Samstag, 17. Oktober 2009

Wolfsgeheul


Zum ersten Mal hatte ich die sicheren Mauern von Archet verlassen. Die Landschaft außerhalb erinnert mich leicht ans Auenland: Satte, grüne Wiesen, gutes Weideland, aber weniger Hügel. Richtung Süden konnte ich die Ruinen von "Bronwes Torheit" erkennen. Diesen Ort hatte mir Celandine genannt, dort sollte ich nach dem Königskraut suchen. Doch zuerst wandte ich mich nach Westen, um auf dem Hof mit Dirk Schlammziegel zu sprechen. Amdir hatte mich gebeten, dem Auftrag von Farnbach nachzukommen und mich der Wolfsplage anzunehmen. Dies sei eine gute Übung für mich; schließlich könne ich dabei auch so manches Fell ergattern, das sich in Archet verkaufen ließe. Viele Schafe gibt es nicht mehr auf dem Hof, das ist deutlich zu sehen. Sie sind zwar gut bewacht, aber die Wölfe werden immer aufdringlicher, wenn man sie nicht bekämpft. Sie kommen schon ganz nah an den Zaun heran.

So brauchte ich auch nicht weit zu laufen, bis ich meinem ersten Gegner im Wolfspelz gegenüber stand, einem knurrenden Dämmerwolf. Sein schreckliches Geheule ließ mir für einen Moment mein Blut in den Adern erstarren. So musste es einst auch unseren Vorfahren gegangen sein, wenn in rauhen Wintern die Wölfe über die Nordgrenze ins Auenland eingefallen waren.

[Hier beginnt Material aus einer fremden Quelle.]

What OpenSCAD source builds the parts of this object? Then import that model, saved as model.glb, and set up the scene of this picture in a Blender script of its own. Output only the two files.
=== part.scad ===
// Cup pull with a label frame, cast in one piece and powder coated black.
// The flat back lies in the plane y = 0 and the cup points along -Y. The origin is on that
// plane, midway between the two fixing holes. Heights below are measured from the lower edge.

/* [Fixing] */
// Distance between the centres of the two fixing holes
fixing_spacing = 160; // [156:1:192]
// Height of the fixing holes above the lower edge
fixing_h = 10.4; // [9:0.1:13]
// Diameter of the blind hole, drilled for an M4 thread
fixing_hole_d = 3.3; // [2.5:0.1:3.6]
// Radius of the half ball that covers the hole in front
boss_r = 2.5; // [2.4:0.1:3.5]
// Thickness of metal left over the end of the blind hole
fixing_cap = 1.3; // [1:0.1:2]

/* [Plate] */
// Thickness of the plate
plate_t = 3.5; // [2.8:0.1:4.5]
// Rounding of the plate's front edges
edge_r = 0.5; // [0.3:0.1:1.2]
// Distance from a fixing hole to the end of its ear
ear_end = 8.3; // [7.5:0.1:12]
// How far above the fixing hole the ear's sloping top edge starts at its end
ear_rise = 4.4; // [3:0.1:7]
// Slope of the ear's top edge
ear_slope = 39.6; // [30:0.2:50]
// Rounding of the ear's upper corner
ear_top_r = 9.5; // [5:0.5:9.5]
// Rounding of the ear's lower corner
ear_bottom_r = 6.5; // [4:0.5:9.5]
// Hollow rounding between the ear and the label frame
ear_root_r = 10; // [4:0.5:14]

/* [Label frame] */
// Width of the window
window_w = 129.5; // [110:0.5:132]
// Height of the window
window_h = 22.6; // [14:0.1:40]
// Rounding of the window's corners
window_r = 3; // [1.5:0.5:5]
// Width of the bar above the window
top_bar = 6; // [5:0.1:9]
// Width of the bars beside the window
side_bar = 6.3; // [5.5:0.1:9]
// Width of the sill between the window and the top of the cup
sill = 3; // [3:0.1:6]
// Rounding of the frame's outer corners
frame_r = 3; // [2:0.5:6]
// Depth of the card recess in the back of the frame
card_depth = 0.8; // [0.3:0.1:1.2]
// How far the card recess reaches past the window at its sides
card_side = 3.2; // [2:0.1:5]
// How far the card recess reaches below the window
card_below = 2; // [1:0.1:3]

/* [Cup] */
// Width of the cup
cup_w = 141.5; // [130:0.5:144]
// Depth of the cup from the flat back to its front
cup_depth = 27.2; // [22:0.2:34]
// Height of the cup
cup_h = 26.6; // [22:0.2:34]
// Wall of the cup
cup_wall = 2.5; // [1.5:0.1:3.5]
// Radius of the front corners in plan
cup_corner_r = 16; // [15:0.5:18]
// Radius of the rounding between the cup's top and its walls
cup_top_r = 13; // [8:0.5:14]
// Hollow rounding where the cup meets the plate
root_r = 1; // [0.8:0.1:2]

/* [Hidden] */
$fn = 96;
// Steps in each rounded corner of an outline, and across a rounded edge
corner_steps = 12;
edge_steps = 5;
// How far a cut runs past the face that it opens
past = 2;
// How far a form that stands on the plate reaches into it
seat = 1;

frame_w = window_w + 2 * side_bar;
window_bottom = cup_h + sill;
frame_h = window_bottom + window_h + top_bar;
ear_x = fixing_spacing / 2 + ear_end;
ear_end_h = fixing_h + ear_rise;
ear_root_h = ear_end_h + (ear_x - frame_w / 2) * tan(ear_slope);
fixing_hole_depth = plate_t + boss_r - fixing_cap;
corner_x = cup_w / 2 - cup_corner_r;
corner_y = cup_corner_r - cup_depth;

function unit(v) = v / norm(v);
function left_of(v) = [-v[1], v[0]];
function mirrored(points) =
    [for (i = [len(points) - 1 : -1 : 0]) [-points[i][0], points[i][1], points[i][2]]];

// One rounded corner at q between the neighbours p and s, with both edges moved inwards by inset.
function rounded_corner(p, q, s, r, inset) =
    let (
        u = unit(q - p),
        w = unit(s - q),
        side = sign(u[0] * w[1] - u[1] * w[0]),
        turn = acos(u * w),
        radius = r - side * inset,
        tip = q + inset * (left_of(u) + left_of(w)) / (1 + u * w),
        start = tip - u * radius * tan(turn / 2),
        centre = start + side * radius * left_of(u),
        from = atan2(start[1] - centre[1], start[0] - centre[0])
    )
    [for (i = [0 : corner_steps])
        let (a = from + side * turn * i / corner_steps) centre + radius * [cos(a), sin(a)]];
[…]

Noch hatte mich das Tier nicht bemerkt. Langsam pirschte ich mich näher heran, so nahe, dass ich zum ersten Mal den neu erlernten durchdringenden Schrei einsetzen konnte. Und so nahm ich all meinen Mut zusammen und schrie dem Tier meine ganze Wut entgegen. Sofort sprang es mit gefletschten Zähnen auf mich los und knurrte mich an, doch ein kräftiger Schlag mit meinem Streitkolben reichte aus, um das grimmige Tier zu töten. Hurra! Ich hatte einen großen ersten Sieg errungen. Mit Freuden zog ich dem leblosen Körper sein graues Fell über die Ohren - eine gute Beute für wärmende Wintermäntel. Durch solche Kühnheit gestärkt, stürzte ich dem nächsten Wolf entgegen. Dieser war ein stärkerer Gegner. Er schaffte es, mir eine kleine Bisswunde am Arm zuzufügen, aber dennoch konnte ich ihn schließlich im Kampf besiegen.

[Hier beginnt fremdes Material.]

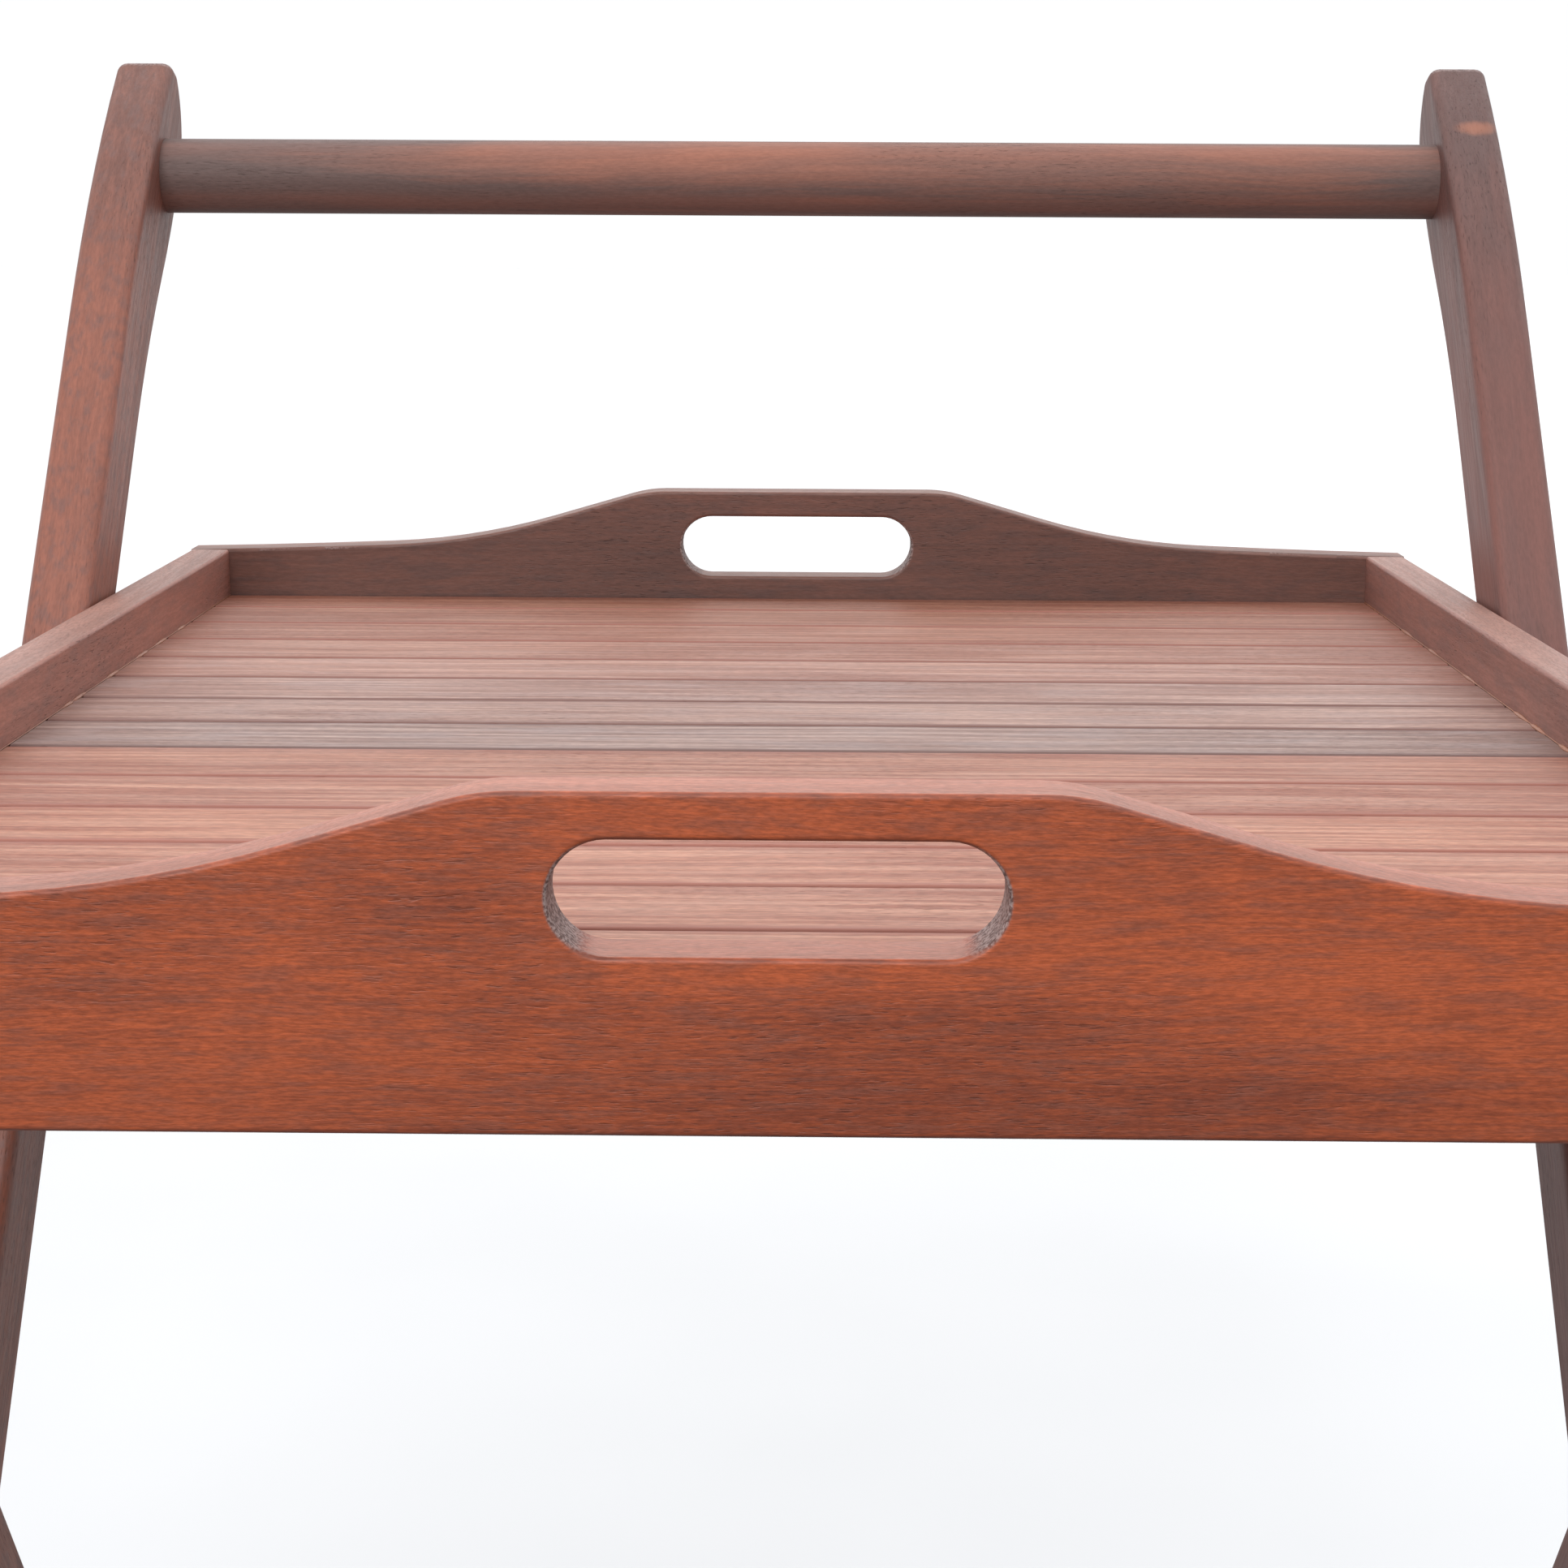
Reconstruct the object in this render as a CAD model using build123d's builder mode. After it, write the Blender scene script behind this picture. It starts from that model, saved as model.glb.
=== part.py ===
"""Folding tray table: a crossed-leg wooden stand with a carrying handle, and a lift-off slatted tray.

Millimetres, +Z up. X runs across the table, +Y runs from the front (the side the tray is lifted
from) to the rear (the side with the handle). The origin lies on the floor under the middle of the
open table. The long legs lean to the rear and carry the handle; the short legs lean to the front
and turn on the pivot bolts. The tray drops over the two support bars, one on each pair of legs.
"""
from build123d import *
from math import cos, radians, sin
import os

# ---------------------------------------------------------------- driving dimensions
FLOOR = 0.0

TRAY_WIDTH = 508.0
TRAY_DEPTH = 612.0
TRAY_FRONT = -300.85         # front face of the front end board
TRAY_BOTTOM = 553.0          # lower edge of the end boards and rails
WALL = 16.0                  # thickness of end boards and rails
RAIL_HEIGHT = 49.0           # also the height of the end boards at their ends
BOARD_HEIGHT = 74.5          # end boards at their raised middle
SLAT_TOP = 583.0
SLAT_THICKNESS = 10.0
SLAT_COUNT = 14
SLAT_PITCH = 42.0
SLAT_GAP = 2.0
SLAT_END_GAP = 0.5

HAND_HOLD_LENGTH = 96.0
HAND_HOLD_HEIGHT = 25.0
HAND_HOLD_LEVEL = SLAT_TOP + 21.7

LEG_WIDTH = 37.0
LEG_THICKNESS = 23.0
LONG_LEAN = 37.0             # degrees from upright, top to the rear
SHORT_LEAN = -33.0           # degrees from upright, top to the front
PIVOT_HEIGHT = 293.4
PIVOT_Y = TRAY_FRONT + 225.1
LONG_LEG_INNER = TRAY_WIDTH / 2 + 1.6
SHORT_LEG_INNER = TRAY_WIDTH / 2 - LEG_THICKNESS

HANDLE_RADIUS = 14.7
HANDLE_ALONG_LEG = 587.2     # from the pivot, along the long leg
HANDLE_OFFSET = 12.3         # behind the long leg's centre line
HANDLE_SOCKET_DEPTH = 10.0

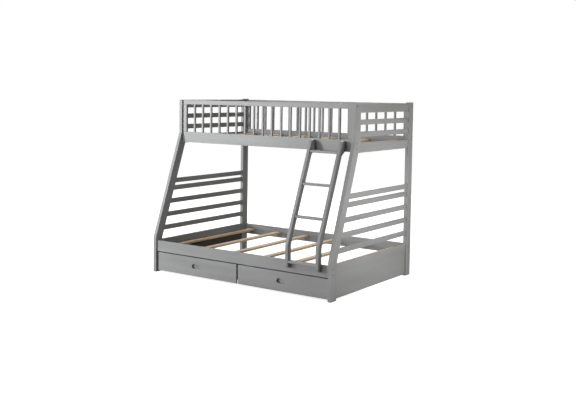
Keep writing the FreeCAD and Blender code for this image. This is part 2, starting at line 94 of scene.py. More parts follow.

Weiter ging es in Richtung der Ruine, denn ich musste ja noch Athelas finden. Dabei war ich wohl unvorsichtig geworden, denn plötzlich fiel mich ein besonders großer Wolf von hinten an. Ich hatte kaum Gelegenheit, ihn mir vom Leib zu halten, seinen scharfen Zähnen auszuweichen, um meinen Streitkolben zu zücken. Weglaufen konnte ich nicht mehr, das Tier holte mich mit Leichtigkeit wieder ein, schlug seine Pfote in meine Kleider und kratzte mir mit seinen Krallen die Haut auf. Da besann ich mich auf den gelernten Schrei. Ich schrie aus Leibeskräften, mit aller Grimmigkeit, die ich nur aufbieten konnte. Das schlug meinen Feind zurück und gab mir die Gelegenheit für den tödlichen Schlag. Uff! Das war knapp. Von da an ging ich vorsichtiger zur Sache.



So erreichte ich die Ruine "Bronwes Torheit". Was mag dies wohl gewesen sein? Ein Tempel? Eine Palastanlage? Wer hat es erbaut, und welche Gewalt hat es zerstört? Eigentlich schade, dass wir Hobbits so wenig über die Vergangenheit wissen. Wir haben viele Jahrhunderte hindurch in Frieden in unserer kleinen Welt gelebt und waren damit zufrieden, genug zu essen zu haben, gutes Bier zu trinken und Blatt in der Pfeife zu rauchen. Um viel mehr haben wir uns nicht gekümmert. Na ja, es ist doch auch schön, wenn man sein Leben einfach genießen kann.

Doch immer deutlicher wird mir bewusst, dass diese friedliche Zeit nun vorüber ist. Wölfe, Schwarzwolds, schwarze Reiter - was wird noch alles kommen? Werden wir die Gefahren bestehen können?

Es war ganz leicht, bei der Ruine genügend Königskraut für Celandine zu finden. Mit mehreren Fellen und anderen Trophäen machte ich mich auf den Rückweg nach Archet.